> [Exercise]: Extract, word for word, every line from the one containing "obj.matrix_parent_inverse = Matrix.Identity(4)" through the one containing "rng = random.Random(11)", with both end lines kept.

> [Material]:
* * *

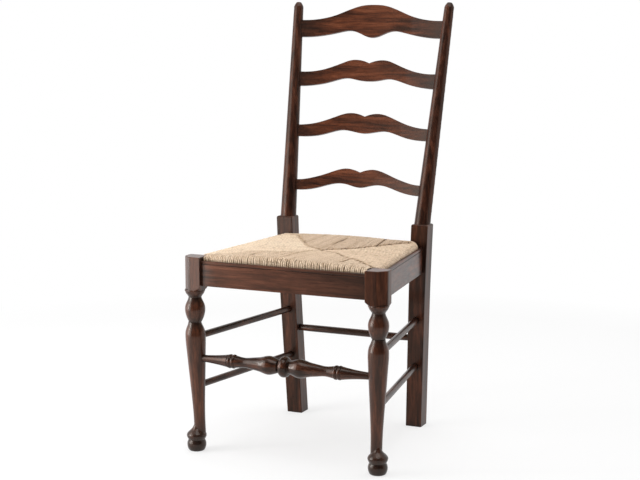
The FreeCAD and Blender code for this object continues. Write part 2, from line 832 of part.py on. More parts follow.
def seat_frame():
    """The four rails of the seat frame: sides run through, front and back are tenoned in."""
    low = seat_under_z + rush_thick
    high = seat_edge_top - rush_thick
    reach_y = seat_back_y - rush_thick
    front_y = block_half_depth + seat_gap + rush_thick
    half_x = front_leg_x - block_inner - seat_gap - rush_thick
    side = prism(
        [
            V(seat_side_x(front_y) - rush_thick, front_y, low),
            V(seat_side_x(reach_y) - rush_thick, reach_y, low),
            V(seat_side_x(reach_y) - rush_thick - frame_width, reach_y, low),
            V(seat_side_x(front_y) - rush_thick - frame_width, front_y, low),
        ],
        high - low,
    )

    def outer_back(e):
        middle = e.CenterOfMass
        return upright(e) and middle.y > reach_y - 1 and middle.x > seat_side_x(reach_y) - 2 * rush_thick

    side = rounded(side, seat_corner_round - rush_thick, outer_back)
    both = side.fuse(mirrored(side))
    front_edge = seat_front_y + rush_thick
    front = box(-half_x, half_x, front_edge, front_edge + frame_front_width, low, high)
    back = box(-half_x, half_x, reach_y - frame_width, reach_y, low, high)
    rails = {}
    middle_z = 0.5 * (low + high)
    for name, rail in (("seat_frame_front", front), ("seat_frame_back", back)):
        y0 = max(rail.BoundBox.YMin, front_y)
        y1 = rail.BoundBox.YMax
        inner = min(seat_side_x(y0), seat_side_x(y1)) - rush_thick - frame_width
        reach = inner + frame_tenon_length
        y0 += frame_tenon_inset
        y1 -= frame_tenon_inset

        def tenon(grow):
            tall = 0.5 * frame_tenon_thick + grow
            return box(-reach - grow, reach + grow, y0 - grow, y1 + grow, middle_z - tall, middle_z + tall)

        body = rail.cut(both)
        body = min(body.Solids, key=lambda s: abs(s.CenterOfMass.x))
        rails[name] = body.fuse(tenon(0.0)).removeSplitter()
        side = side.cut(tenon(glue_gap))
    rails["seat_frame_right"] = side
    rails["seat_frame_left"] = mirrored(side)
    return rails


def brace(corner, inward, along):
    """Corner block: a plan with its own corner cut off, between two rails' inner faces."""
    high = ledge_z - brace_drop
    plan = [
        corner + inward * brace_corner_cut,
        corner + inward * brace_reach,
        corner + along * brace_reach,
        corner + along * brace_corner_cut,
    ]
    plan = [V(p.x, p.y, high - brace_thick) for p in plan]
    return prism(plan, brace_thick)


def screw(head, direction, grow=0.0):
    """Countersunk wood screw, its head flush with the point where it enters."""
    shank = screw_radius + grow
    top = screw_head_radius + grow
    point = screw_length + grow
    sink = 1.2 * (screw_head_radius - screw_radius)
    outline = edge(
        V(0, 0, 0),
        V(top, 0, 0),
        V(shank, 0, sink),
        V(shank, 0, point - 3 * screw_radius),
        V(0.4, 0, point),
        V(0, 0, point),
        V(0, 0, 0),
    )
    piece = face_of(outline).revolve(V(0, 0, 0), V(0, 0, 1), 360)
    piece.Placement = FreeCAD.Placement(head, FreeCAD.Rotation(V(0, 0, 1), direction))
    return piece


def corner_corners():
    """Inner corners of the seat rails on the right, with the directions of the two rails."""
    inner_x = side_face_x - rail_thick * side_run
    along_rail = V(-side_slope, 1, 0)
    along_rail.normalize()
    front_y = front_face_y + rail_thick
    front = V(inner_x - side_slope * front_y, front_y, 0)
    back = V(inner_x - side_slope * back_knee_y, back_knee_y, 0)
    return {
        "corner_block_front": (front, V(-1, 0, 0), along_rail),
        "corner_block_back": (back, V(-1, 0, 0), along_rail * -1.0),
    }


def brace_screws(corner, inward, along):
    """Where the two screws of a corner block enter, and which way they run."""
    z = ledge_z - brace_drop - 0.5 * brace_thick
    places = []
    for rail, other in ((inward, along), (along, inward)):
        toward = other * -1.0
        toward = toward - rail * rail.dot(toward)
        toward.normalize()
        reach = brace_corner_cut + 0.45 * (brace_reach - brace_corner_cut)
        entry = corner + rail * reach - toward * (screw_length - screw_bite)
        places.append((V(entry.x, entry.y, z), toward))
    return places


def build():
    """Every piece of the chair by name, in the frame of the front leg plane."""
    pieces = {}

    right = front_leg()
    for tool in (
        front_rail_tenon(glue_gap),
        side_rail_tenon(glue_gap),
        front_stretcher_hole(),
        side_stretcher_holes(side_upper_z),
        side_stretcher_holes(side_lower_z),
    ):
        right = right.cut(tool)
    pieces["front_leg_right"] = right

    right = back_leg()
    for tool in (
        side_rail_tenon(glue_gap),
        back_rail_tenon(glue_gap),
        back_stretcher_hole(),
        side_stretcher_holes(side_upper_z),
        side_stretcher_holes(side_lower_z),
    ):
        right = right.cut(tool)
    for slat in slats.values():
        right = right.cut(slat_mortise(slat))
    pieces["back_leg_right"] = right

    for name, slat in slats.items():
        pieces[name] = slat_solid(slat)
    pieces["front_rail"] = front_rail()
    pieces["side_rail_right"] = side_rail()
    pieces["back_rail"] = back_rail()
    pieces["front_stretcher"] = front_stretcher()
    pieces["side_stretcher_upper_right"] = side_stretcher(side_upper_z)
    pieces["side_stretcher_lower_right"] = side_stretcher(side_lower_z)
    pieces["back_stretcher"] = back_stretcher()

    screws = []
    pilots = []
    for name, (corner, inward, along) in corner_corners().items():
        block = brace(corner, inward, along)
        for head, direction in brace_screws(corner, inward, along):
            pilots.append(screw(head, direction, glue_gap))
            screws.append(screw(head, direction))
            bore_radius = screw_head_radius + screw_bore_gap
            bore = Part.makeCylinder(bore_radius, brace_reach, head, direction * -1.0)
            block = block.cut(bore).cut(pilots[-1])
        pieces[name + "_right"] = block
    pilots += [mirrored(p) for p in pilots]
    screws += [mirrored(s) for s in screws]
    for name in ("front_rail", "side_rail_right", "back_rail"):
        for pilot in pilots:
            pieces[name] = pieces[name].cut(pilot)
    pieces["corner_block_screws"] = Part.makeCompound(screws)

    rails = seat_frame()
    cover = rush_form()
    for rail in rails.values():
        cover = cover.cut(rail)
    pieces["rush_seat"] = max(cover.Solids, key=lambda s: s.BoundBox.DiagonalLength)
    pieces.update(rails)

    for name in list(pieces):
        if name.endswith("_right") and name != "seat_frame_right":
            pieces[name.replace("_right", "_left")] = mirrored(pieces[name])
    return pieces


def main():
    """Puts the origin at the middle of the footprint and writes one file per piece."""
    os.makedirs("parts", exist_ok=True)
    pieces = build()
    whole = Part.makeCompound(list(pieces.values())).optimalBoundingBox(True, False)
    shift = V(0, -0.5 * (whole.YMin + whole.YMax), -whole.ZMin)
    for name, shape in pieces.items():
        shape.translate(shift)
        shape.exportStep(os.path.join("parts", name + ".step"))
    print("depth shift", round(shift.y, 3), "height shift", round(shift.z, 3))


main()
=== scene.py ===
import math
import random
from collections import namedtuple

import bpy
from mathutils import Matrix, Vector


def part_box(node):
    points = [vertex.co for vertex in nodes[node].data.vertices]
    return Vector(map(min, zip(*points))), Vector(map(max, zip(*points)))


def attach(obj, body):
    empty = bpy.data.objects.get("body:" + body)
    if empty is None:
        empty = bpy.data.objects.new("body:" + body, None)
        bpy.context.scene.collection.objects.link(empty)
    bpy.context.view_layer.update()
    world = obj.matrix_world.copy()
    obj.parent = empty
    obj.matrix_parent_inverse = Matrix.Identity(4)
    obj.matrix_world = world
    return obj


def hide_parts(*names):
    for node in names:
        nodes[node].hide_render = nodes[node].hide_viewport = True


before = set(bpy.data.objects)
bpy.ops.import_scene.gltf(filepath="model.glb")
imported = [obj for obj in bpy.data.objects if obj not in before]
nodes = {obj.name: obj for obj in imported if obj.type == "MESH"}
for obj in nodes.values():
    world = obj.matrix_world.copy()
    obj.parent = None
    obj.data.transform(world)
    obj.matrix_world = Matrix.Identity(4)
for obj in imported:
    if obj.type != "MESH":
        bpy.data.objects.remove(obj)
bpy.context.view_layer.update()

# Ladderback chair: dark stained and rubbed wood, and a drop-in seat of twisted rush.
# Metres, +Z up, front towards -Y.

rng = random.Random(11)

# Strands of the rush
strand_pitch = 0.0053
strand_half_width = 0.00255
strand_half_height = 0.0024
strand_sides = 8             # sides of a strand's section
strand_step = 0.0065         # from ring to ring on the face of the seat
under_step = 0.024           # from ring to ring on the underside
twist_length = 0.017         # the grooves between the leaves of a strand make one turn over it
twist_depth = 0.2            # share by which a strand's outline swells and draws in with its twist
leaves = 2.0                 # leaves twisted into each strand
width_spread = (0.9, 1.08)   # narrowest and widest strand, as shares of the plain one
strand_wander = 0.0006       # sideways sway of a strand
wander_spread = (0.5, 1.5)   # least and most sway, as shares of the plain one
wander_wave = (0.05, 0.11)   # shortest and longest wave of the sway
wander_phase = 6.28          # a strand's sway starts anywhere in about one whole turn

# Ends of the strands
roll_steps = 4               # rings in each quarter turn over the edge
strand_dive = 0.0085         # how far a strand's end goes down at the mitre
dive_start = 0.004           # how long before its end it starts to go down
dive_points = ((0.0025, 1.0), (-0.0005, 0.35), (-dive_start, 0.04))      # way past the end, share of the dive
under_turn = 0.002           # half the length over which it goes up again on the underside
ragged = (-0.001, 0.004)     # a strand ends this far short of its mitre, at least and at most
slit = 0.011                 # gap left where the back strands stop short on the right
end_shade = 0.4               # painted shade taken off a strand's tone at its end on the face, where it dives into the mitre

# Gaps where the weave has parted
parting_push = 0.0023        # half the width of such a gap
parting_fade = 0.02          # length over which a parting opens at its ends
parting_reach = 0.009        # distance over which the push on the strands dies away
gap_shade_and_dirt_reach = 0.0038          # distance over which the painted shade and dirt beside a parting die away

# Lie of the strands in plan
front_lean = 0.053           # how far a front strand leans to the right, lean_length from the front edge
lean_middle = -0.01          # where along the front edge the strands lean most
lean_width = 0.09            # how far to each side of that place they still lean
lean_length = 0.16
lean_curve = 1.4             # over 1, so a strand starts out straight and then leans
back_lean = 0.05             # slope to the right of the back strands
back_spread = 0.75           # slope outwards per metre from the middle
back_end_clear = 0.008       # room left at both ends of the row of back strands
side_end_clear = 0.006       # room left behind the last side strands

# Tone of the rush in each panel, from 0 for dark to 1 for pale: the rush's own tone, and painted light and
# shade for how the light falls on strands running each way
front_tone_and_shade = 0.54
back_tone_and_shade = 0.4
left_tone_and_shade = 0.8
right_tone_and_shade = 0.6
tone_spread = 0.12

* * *

> [Response for this exercise]:
    obj.matrix_parent_inverse = Matrix.Identity(4)
    obj.matrix_world = world
    return obj


def hide_parts(*names):
    for node in names:
        nodes[node].hide_render = nodes[node].hide_viewport = True


before = set(bpy.data.objects)
bpy.ops.import_scene.gltf(filepath="model.glb")
imported = [obj for obj in bpy.data.objects if obj not in before]
nodes = {obj.name: obj for obj in imported if obj.type == "MESH"}
for obj in nodes.values():
    world = obj.matrix_world.copy()
    obj.parent = None
    obj.data.transform(world)
    obj.matrix_world = Matrix.Identity(4)
for obj in imported:
    if obj.type != "MESH":
        bpy.data.objects.remove(obj)
bpy.context.view_layer.update()

# Ladderback chair: dark stained and rubbed wood, and a drop-in seat of twisted rush.
# Metres, +Z up, front towards -Y.

rng = random.Random(11)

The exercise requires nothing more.